■ **Directions**: Pull out of the data below the stretch of lines bounded by the one containing "Recreate this object" and the one containing "RECESS_TILT = 20.0", both bounds included, unchanged.

Object modeling scripts

◇ ◇ ◇ ◇ ◇ ◇ ◇

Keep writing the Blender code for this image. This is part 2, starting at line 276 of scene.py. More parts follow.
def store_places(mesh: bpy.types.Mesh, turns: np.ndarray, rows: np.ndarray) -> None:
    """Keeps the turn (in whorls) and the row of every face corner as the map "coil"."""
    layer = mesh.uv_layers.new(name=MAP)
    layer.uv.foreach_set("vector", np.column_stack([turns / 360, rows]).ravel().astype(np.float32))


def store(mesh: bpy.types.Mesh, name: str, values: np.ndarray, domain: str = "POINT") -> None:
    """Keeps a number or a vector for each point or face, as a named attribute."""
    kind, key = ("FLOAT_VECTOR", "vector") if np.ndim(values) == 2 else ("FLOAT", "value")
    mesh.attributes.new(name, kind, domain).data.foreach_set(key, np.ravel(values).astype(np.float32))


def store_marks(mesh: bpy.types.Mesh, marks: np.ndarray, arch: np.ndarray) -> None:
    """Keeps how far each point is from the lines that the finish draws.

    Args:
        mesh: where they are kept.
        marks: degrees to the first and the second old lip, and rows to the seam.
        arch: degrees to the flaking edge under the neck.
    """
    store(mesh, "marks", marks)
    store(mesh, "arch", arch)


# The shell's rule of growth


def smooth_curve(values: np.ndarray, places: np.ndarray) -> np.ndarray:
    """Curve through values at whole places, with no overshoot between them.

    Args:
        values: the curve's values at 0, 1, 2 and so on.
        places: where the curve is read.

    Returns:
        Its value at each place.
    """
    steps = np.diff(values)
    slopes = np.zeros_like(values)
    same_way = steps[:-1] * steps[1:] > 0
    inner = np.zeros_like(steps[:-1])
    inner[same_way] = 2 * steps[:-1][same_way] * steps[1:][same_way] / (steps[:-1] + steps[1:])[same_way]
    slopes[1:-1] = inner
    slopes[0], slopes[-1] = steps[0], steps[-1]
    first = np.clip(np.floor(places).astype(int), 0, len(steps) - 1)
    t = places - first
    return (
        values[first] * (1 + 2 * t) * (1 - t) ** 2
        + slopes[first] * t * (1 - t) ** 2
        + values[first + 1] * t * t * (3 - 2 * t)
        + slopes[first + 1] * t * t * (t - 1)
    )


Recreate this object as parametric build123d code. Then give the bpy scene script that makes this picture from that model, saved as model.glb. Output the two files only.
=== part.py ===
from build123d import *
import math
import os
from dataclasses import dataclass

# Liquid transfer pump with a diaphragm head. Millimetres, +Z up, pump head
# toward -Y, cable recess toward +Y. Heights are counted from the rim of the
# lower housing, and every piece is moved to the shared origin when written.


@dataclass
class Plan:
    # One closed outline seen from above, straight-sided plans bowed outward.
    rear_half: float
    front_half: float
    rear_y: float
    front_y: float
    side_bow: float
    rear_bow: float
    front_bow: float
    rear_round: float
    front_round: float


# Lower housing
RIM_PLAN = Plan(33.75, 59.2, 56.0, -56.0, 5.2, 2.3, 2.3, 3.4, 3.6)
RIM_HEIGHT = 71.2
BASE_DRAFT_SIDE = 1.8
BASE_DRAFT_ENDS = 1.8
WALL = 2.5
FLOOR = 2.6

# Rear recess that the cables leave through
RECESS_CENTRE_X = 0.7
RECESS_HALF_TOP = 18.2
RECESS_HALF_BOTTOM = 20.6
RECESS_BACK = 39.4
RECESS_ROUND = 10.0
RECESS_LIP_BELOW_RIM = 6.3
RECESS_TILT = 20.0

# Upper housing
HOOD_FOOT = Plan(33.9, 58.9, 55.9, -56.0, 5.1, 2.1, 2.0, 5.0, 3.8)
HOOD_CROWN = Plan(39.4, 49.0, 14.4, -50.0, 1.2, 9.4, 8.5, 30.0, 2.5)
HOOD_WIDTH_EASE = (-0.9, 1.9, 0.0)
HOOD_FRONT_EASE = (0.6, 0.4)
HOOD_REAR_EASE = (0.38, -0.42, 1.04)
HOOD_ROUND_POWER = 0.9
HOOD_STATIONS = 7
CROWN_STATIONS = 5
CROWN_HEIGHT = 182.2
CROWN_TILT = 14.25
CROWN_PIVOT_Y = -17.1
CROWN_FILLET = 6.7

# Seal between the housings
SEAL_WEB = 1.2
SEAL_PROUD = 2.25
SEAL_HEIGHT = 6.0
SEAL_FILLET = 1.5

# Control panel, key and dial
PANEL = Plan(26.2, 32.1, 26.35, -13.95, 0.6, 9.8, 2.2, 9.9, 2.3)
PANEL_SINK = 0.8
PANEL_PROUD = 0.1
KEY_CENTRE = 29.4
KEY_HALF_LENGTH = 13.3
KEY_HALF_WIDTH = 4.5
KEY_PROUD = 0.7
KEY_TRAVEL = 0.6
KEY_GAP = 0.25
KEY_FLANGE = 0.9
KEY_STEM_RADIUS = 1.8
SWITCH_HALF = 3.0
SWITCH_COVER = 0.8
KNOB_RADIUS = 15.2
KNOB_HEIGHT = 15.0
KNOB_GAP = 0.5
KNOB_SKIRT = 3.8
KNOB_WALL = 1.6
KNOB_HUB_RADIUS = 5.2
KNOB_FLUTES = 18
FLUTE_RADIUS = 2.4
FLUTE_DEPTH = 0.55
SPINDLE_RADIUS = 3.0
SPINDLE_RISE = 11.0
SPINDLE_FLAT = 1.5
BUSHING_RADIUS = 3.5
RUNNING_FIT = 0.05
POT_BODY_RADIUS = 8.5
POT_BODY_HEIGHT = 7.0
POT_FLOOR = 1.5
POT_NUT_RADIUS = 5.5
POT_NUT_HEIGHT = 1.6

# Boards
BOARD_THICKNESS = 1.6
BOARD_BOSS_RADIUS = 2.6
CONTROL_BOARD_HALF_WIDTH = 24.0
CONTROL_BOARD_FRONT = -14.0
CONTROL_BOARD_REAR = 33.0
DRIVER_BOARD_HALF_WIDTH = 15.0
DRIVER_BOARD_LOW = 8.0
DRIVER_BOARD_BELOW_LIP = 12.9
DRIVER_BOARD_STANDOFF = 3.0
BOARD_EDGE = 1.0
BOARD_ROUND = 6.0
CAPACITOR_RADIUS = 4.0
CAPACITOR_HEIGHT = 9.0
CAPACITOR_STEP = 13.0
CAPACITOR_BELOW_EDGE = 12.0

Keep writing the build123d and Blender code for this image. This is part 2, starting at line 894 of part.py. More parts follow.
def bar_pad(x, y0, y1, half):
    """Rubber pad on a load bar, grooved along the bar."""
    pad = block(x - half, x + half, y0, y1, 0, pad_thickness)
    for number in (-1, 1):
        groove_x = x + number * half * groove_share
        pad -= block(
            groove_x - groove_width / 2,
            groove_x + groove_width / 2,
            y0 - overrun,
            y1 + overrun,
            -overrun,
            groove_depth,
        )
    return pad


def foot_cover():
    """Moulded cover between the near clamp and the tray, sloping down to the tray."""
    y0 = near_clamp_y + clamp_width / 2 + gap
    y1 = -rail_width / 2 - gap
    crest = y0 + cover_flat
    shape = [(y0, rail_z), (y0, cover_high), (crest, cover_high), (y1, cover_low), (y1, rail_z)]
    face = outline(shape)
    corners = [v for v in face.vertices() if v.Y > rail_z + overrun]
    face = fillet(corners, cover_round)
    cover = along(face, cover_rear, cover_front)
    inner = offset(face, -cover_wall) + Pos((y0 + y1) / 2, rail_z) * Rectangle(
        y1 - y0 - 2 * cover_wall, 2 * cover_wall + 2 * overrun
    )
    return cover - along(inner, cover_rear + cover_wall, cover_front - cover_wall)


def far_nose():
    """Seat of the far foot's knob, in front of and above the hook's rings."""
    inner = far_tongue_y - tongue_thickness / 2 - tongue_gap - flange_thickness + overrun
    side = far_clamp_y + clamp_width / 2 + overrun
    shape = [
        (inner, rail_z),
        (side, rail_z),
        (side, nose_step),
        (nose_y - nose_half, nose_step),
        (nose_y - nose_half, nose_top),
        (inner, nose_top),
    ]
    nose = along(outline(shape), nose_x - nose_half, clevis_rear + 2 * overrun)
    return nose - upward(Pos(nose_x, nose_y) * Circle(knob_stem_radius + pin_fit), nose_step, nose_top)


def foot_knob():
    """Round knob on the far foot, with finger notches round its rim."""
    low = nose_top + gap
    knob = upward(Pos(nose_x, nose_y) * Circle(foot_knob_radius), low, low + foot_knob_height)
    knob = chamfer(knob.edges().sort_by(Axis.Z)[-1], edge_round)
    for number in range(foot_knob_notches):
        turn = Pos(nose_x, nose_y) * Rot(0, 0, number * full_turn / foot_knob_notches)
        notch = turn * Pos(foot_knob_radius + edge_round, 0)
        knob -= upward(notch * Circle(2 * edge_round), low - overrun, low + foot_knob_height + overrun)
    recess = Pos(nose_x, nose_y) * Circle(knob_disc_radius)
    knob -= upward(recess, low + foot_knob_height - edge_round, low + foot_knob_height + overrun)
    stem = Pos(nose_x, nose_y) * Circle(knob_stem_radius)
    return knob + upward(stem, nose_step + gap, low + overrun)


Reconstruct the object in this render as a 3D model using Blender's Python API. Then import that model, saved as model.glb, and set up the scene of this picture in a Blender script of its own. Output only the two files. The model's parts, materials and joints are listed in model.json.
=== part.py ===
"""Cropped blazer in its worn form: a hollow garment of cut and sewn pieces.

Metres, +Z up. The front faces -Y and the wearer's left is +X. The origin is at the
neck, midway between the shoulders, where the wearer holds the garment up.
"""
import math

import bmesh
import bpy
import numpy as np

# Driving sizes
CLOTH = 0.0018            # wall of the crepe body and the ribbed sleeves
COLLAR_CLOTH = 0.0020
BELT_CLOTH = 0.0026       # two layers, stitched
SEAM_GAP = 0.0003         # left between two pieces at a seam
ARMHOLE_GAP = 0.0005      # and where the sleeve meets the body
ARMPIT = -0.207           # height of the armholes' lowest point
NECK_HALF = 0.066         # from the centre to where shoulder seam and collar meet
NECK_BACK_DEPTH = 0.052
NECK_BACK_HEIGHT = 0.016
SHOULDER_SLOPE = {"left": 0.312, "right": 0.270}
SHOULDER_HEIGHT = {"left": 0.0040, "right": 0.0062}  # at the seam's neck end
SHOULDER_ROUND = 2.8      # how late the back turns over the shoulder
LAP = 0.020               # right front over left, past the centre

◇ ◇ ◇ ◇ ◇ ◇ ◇

■ **Full response**:
Recreate this object as parametric build123d code. Then give the bpy scene script that makes this picture from that model, saved as model.glb. Output the two files only.
=== part.py ===
from build123d import *
import math
import os
from dataclasses import dataclass

# Liquid transfer pump with a diaphragm head. Millimetres, +Z up, pump head
# toward -Y, cable recess toward +Y. Heights are counted from the rim of the
# lower housing, and every piece is moved to the shared origin when written.


@dataclass
class Plan:
    # One closed outline seen from above, straight-sided plans bowed outward.
    rear_half: float
    front_half: float
    rear_y: float
    front_y: float
    side_bow: float
    rear_bow: float
    front_bow: float
    rear_round: float
    front_round: float


# Lower housing
RIM_PLAN = Plan(33.75, 59.2, 56.0, -56.0, 5.2, 2.3, 2.3, 3.4, 3.6)
RIM_HEIGHT = 71.2
BASE_DRAFT_SIDE = 1.8
BASE_DRAFT_ENDS = 1.8
WALL = 2.5
FLOOR = 2.6

# Rear recess that the cables leave through
RECESS_CENTRE_X = 0.7
RECESS_HALF_TOP = 18.2
RECESS_HALF_BOTTOM = 20.6
RECESS_BACK = 39.4
RECESS_ROUND = 10.0
RECESS_LIP_BELOW_RIM = 6.3
RECESS_TILT = 20.0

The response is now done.